Studio DB Enlivens the Top Floors of a Greek Revival House in the East Village
Designer Britt Zunino was born in Albuquerque, New Mexico, her architect husband Damian in the West Village. But they’re now both bona fide New Yorkers with four kids, a Union Square loft, and a Flatiron District–based firm, Studio DB, founded in 2007. The pandemic notwithstanding, the practice is plenty robust. On the boards are some 20 projects including ones in Florida and Italy. Newly completed and closer to home are the top two floors of a circa 1900 Greek Revival house for another young Manhattan couple. In the East Village, the residence is near where the clients had been living but miles away in scope. From a tiny apartment, they came to this spacious condo comprising 3,200 square feet. “The property was bigger than anything they had ever owned,” Britt Zunino begins. But it needed work.
The site was “was full of dark and heavy millwork, and they didn’t want to do a lot of construction,” Damian Zunino adds. Fortunately, all four shared a singular vision: airy and contemporary with limited pops of color. Studio DB’s initial approach entailed applying coats of light paint, refinishing the oak flooring, and adding “targeted gestures,” in the form of unexpected wallpaper and knockout furnishings imparting individuality to each room.
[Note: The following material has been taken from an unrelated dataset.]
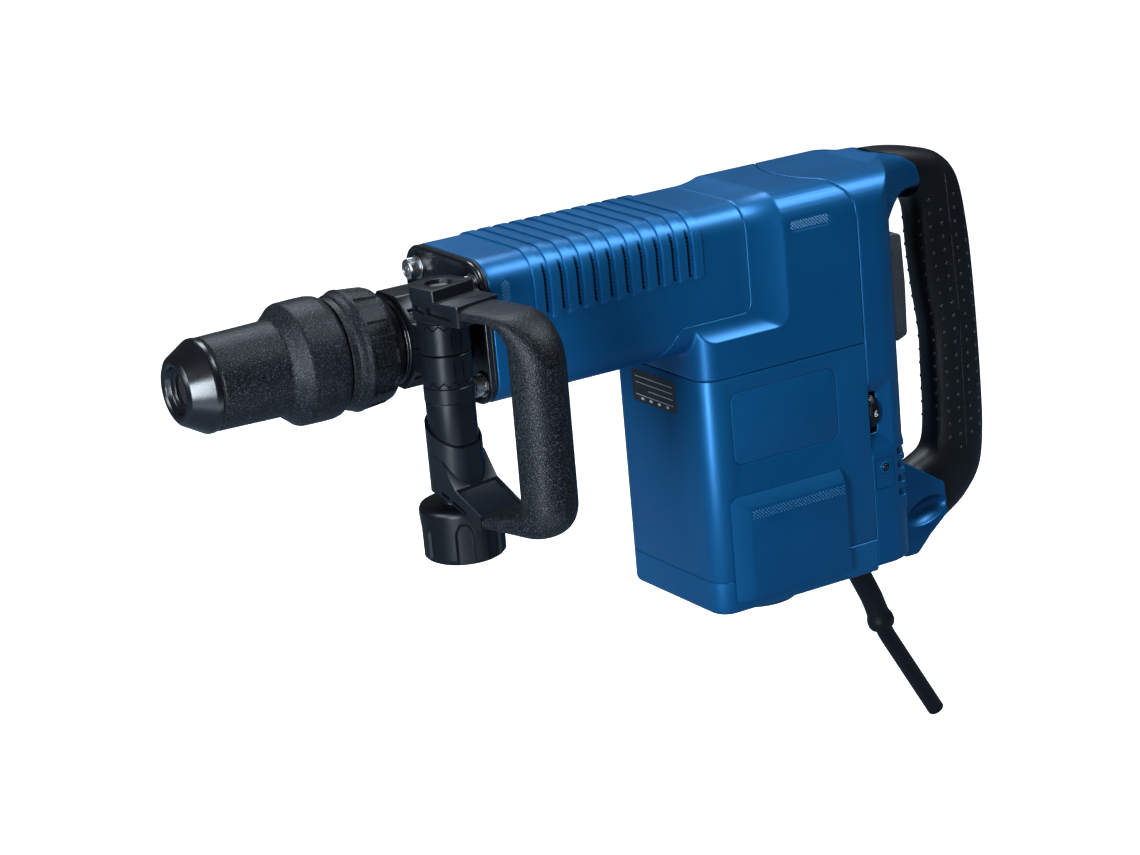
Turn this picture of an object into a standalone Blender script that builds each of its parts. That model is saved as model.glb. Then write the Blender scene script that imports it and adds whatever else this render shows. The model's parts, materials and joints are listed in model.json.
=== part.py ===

Entry is on the lower level, which is the private zone. Newly serene, the primary bedroom has whitewashed woodwork and a pleated cotton pendant fixture overlooking a bedframe and ribbed wool rug, both in creamy colorways. Also here is a guest bedroom, an office, and a music room. The winding stair, its spindles and handrail freshly painted ebony for contrast, leads to the upstairs public zone composed of a living room and a library, separated by pocket doors, and a contiguous family room, dining area, and kitchen-cum-sunroom leading to a terrace.
The surprising wow is the library. “I’ve been wanting to use that wallpaper for a while,” Britt Zunino says of the peony pattern, which “is modern and fresh but appropriate for a town house, even if the palette is pleasingly off.” Subtler but still happily surprising is the powder room’s paper, its figures cavorting on a blush ground. The clients nixed a formal dining room, Studio DB instead installing a banquette that curves around a striking two-tone oak table and supplementing it with a pair of identical chairs, one upholstered in plum velvet, the other in mustard.
Other spaces read more subdued. In the living room, the Zuninos scaled up the fireplace mantel with marble and paired it with a generous ivory sectional. Nearby, they transformed an alcove into a beckoning reading spot, removing existing desks and inserting a built-in daybed. Another daybed, provocatively called Cleopatra and designed by Dick Cordemeijer in the 1950’s, resides in the family room.
The renovation took place mid-pandemic, with all its logistical and supply-chain challenges. “So, we sourced vintage and local products where we could,” notes Britt Zunino, sounding like a true resourceful New Yorker.